China's reaction toward the historic duel between human and artificial intelligence has been mixed. At first, there were questions on why the human player did not come from China, where the game was invented more than 2,500 years ago.
Then, as AlphaGo marked three victories in the five-game match, defiant web users began calling for a challenge in an arena average Chinese are more comfortable in.
"Can AI beat mahjong masters?" was posted several times in the comment section of stories about the AlphaGo-Lee Sedol match on Chinese microblog Sina Weibo, where they attracted a deluge of comments defending humanity' glory in mahjong.
Mahjong, China's answer to poker, is usually played by four people. Each turn, players draw tiles from a 144-tile pool, discard or intercept others' to form sets of tiles that can win. Scientists say compared with Go, mahjong has far fewer permutations for AI calculation, but involves a degree of chance and other factors in favor of humans.
"Sometimes with a glimpse of the other player's facial expression, I know how he or she is going to play. Can AI do that?" asked one blogger.
"Unlike Go, mahjong is not a quiet game that focuses on calculation. It involves a lot of interactions and teamwork between players," another blogger commented.
Some netizens described mahjong as a competition on both IQ and EQ. Computers can undoubtedly blow humans out of water in math, but how about their ability of communication and interpreting emotions?
Sense and sensibility
Scientists have advised against exaggerating AI's prowess after the Go victory. In the gaming field alone, AI researchers agree that computers, in their current stage, may not be able to beat humans in games that feature a high level of irrationality, including understanding of feelings and creativity.
"AlphaGo's learning and calculation prowess is based on formulas and data, but mahjong involves luck and emotions. To my knowledge, no AI is powerful enough to manage them," said Ren Yi, an expert on computer game AI and CEO of a Nanjing-based tech company.
Feng Jianfeng, chief scientist for a brain science and AI project launched by the city of Shanghai, also refused to bet on AI's definitive victory over human mahjong masters, as the game involves more human intelligence than calculation.

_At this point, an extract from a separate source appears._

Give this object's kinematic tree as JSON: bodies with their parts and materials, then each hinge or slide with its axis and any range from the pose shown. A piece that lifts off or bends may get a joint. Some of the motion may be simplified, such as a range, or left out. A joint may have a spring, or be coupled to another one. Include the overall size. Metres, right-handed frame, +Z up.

"AlphaGo's structure and arithmetic only emulates some primary functions of human brains, not including emotions, decision making, attention and creativity," Feng said. "It has just done something computers are very good at. It is a landmark and will greatly boost AI development, but AI still has a long way to go."
Feng's team is studying Alzheimer's disease with the help of AI, but defying public expectations of AI supplementing patients' declining brain abilities, Feng said what computers could do so far was helping make more accurate diagnoses by navigating through big data.
The disease affects tens of millions of elderly people worldwide and has no effective cure, though medical experts say playing games that activate brains could help with the prevention.
So for those worrying about the disease, the Chinese advice would be, instead of pinning hopes on AI, to sit with friends and enjoy a game of mahjong.